Canamax, which focuses on the Montney formation in northwestern Alberta, said its senior managers and other insiders are teaming up with Dallas-based Edge Natural Resources to buy all the company’s shares for about C$82 million, a 100 percent premium over the most recent closing market price.
Boulder, which was created along with Granite Oil by dividing DeeThree Exploration, said in February it has agreed to be acquired by private equity firm ARC Financial in a C$268 million deal.
Cash-out offers Against this backdrop, Bennett Jones said it would not be surprised if a number of public companies conducting strategic alternative reviews may be more open to accepting cash-out offers from private equity funds.
Taking the more traditional approach to keeping the financial wolves at bay doesn’t always work, as Penn West Petroleum, which averaged output of 86,000 boe per day in 2015, discovered when it sold a core oil property in northern Alberta for C$148 million to gain leniency on conditions tied to its debt.

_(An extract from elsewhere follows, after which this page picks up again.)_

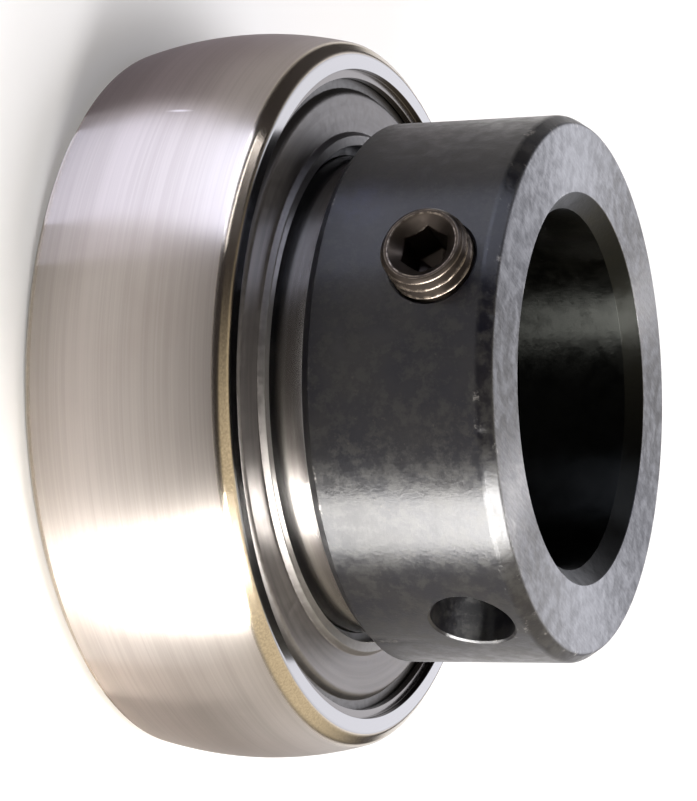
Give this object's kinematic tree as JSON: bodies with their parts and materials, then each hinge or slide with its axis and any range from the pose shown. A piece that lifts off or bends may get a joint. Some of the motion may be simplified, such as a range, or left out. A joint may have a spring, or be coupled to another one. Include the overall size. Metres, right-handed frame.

It reached an agreement with an unnamed buyer for the Slave Point area, which produces 3,900 boe per day, down from 5,500 boe per day last year, representing transaction metrics of almost C$38,000 per boe per day, well below Penn West’s current trading level of about C$41,000 per boe per day.
The company said it has also signed letters of intent to sell some non-core properties for C$80 million. Chief Executive Officer David Roberts had previously shed hundreds of jobs, scrapped its dividend and cut spending a bare bones level - all part of its struggles to finance a C$2 billion debt - in addition to selling assets for C$800 million last year .
However, Kyle Preston, an analyst with National Bank Financial, issued a curt report that “we see no reason to invest” in Penn West because of the key elements underpinning the Slave Point deal.
Roberts said that although Slave Point offers upside, the extension of Penn West’s Viking play and recent Cardium results “provide us with ample development and growth opportunities.”
Others don’t even have those hopes to cling to, such as Terra Energy which has shut down production in Alberta and British Columbia and laid off all non-executive employees after Canadian Western Bank called in a loan of C$15.9 million, plus interest, costs and fees, pushing the company close to bankruptcy.
One source said the bank sees no reason to appoint a receiver, doubting that process would be worth the cost because of economic and regulatory obstacles facing Terra.